Delight in the rich and fudgy Black Forest Flourless Brownie Cookies, loaded with semisweet and dark chocolate and bursting with tart dried cherries. These naturally gluten-free cookies combine the decadent texture of brownies with the convenience of cookie form, making them a perfect dessert for chocolate lovers seeking a flourless treat.


Ingredients

Scale

Chocolate Mixture

  • 1 1/2 cups semisweet chocolate chips
  • 3 tablespoons unsalted butter

Wet Ingredients

  • 2 large eggs
  • 2/3 cup granulated sugar
  • 1 teaspoon vanilla extract

Dry Ingredients

  • 1/4 cup unsweetened cocoa powder
  • 1 tablespoon cornstarch
  • 1/4 teaspoon salt
  • 1/2 teaspoon baking powder

Add-ins

  • 1/2 cup chopped dried cherries
  • 1/2 cup dark chocolate chunks or chips


Instructions

  1. Preheat Oven and Prepare Baking Sheet: Set your oven to 350°F (175°C) and line a baking sheet with parchment paper to prevent sticking and ensure easy cleanup.
  2. Melt Chocolate and Butter: In a microwave-safe bowl, melt the semisweet chocolate chips and unsalted butter together in 30-second intervals. Stir well between intervals until the mixture is smooth and fully melted. Set aside to cool slightly.
  3. Whisk Wet Ingredients: In a separate bowl, whisk together the eggs, granulated sugar, and vanilla extract until the mixture is light in color and slightly thickened, which should take about 2–3 minutes.
  4. Combine Chocolate with Egg Mixture: Pour the melted chocolate and butter mixture into the egg mixture and stir to combine thoroughly.
  5. Add Dry Ingredients: Add the unsweetened cocoa powder, cornstarch, salt, and baking powder into the combined wet ingredients. Mix until a thick batter forms, ensuring all dry components are incorporated evenly.
  6. Fold in Add-ins: Gently fold in the chopped dried cherries and dark chocolate chunks or chips for bursts of tartness and extra chocolate flavor throughout the cookies.
  7. Rest the Batter: Allow the batter to sit for 5 to 10 minutes. This helps it thicken slightly, aiding in the final cookie texture.
  8. Shape Cookies: Using a tablespoon, scoop mounds of the batter onto the prepared baking sheet, spacing each about 2 inches apart to allow for spreading.
  9. Bake: Bake the cookies for 10 to 12 minutes, or until the tops are glossy with cracks and the centers remain soft to the touch.
  10. Cool: Remove the cookies from the oven and let them cool on the baking sheet for 5 minutes.
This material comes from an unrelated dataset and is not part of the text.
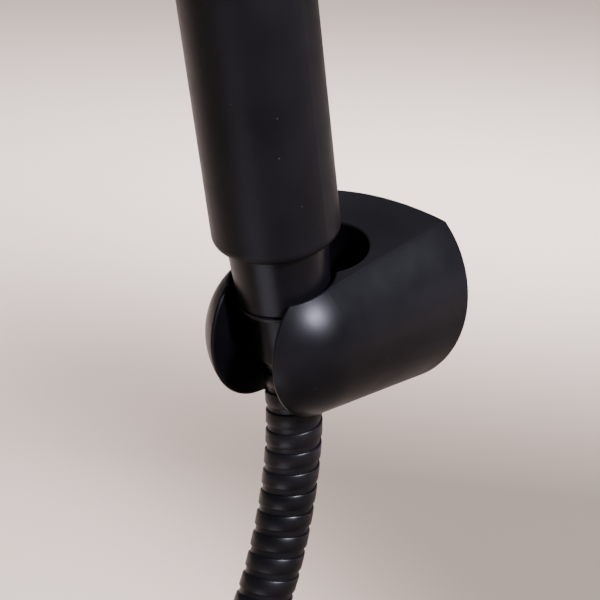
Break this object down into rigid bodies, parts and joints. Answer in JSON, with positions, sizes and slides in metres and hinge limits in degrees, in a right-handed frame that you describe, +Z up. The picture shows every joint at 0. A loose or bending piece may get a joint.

Then transfer them carefully to a wire rack to cool completely and set.

Notes

  • For a richer chocolate experience, consider using a combination of semisweet and bittersweet chocolate chips.
  • These cookies are naturally gluten-free, making them suitable for those with gluten sensitivities.
  • Be careful not to overbake; the cookies should remain soft in the center for the best brownie-like texture.
  • You can substitute dried cherries with other dried fruits such as cranberries or raisins if preferred.